● Goal of the exercise
Extract every line where the string "joints" appears.
# START OF Information shown
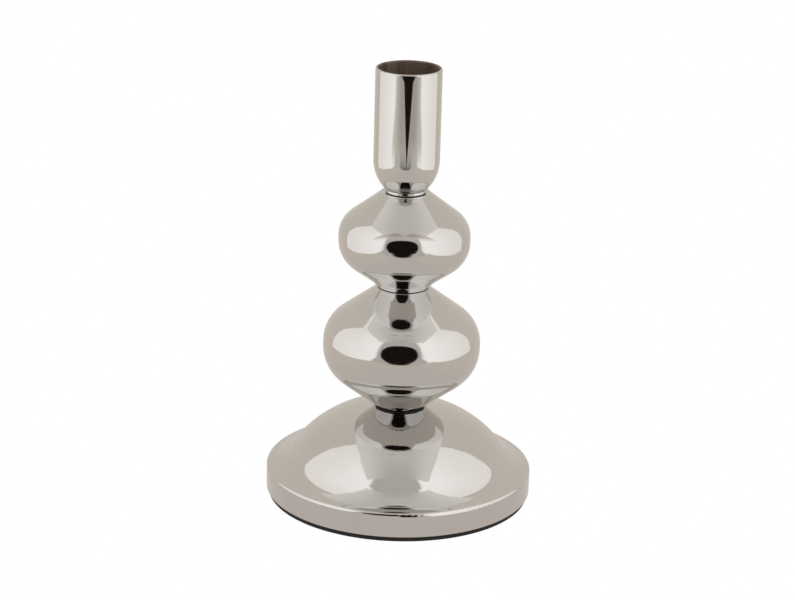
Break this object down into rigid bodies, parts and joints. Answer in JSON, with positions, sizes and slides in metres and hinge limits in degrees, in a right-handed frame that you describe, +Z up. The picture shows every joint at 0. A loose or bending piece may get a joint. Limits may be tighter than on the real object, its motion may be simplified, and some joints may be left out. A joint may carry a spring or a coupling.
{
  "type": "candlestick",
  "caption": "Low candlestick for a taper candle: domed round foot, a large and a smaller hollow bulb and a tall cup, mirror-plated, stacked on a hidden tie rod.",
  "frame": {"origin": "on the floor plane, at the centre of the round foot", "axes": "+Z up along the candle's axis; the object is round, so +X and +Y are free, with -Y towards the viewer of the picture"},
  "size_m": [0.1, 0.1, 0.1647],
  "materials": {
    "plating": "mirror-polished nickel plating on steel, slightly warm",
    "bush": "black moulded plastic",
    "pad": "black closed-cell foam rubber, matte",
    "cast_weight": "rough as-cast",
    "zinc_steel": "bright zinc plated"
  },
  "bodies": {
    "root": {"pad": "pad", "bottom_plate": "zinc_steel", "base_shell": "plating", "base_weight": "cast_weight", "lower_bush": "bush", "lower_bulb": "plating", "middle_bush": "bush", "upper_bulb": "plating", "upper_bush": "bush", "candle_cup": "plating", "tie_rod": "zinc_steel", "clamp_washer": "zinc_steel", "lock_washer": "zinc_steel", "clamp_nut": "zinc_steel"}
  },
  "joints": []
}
# END OF Information shown
● Exercise response
Break this object down into rigid bodies, parts and joints. Answer in JSON, with positions, sizes and slides in metres and hinge limits in degrees, in a right-handed frame that you describe, +Z up. The picture shows every joint at 0. A loose or bending piece may get a joint. Limits may be tighter than on the real object, its motion may be simplified, and some joints may be left out. A joint may carry a spring or a coupling.
  "joints": []